Patients with symptomatic occlusion (obstruction) of the carotid artery have a high risk of subsequent stroke. Anticoagulant treatment and antiplatelet agents are not very effective in these patients and a surgical procedure known as extracranial-intracranial (EC/IC) arterial bypass surgery has been a treatment option. In this review, we included 21 trials (two randomised controlled trials and 19 non-random studies, with a total of 2591 patients). We found that EC/IC bypass surgery in patients with symptomatic carotid artery occlusive disease was no better or worse than medical care alone. A multi-centre trial comparing EC/IC bypass surgery with best medical treatment in patients with both a high risk of stroke and haemodynamic compromise (impaired blood flow) is underway, and aims to discover whether EC/IC bypass surgery is beneficial in this specific group of patients.

Authors' conclusions: 

EC/IC bypass surgery in patients with sCAO disease was neither superior nor inferior to medical care alone. However, most studies included patients irrespective of their cerebral haemodynamics. Participation in an ongoing RCT, which is restricted to patients with impaired haemodynamics, is recommended as these patients might benefit from bypass surgery.

Read the full abstract...

The EC/IC Bypass Study Group found no benefit of extracranial to intracranial (EC/IC) bypass surgery over medical therapy in patients with symptomatic carotid artery occlusion (sCAO). However, the study was criticised for many reasons and the real effect of this treatment is still not known conclusively.

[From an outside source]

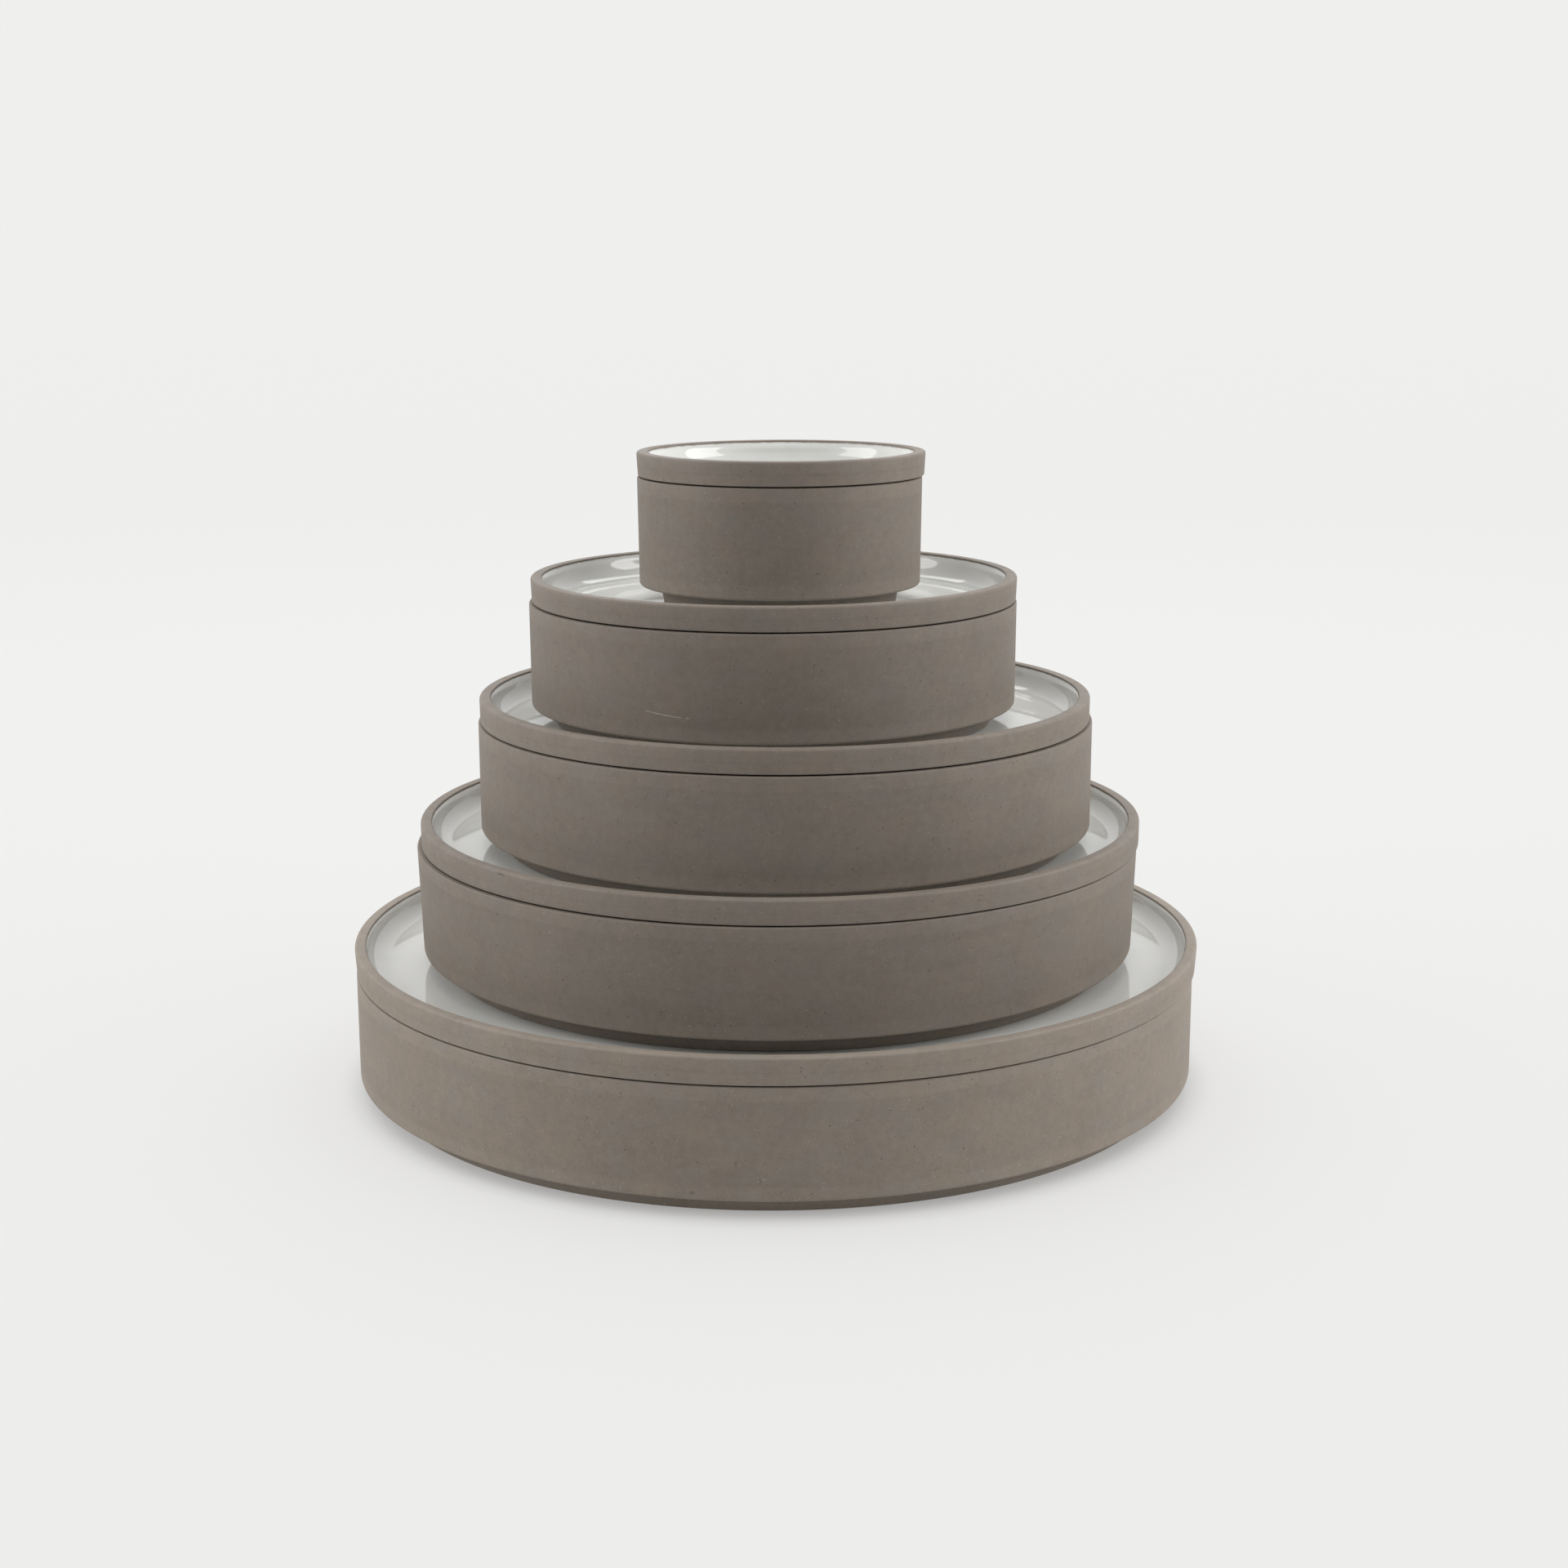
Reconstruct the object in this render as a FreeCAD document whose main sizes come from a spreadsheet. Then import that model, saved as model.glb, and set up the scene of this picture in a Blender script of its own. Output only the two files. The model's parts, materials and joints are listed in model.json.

To determine whether bypass surgery plus medical care is superior to medical care alone in patients with sCAO.

Search strategy: 

We searched the Cochrane Stroke Group Trials Register (last searched June 2009). In addition, we searched the Cochrane Central Register of Controlled Trials (CENTRAL) (The Cochrane Library Issue 2, 2006), MEDLINE (1966 to June 2009) and EMBASE (1980 to June 2009). We also searched ongoing trials and research registers, checked reference lists of relevant articles, and contacted colleagues, trial authors and researchers.

Selection criteria: 

Randomised controlled trials (RCT) and non-random studies of EC/IC bypass surgery plus best medical treatment compared with best medical treatment alone to prevent subsequent stroke, improve cerebral haemodynamics and reduce dependency after stroke.

Data collection and analysis: 

Two review authors independently selected studies for inclusion, and extracted data items on the number of outcome events onto a data extraction form. We only analysed secondary outcomes if the study provided information on at least one primary outcome. We also used intention-to-treat analysis where possible.

Main results: 

We included 21 trials, including two RCTs, involving 2591 patients. For all endpoints, no benefit of EC/IC bypass surgery was shown either in the RCTs (any death: odds ratio (OR) 0.81, 95% confidence interval (CI) 0.62 to 1.05, P = 0.11; stroke: OR 0.99, 95% CI 0.79 to 1.23, P = 0.91; death and dependency: OR 0.94, 95% CI 0.74 to 1.21, P = 0.64), or in the non-RCTs (any death: OR 1.00, 95% CI 0.62 to 1.62, P = 0.99; stroke: OR 0.80, 95% CI 0.54 to 1.18, P = 0.25; death and dependency: OR 0.80, 95% CI 0.50 to 1.29, P = 0.37).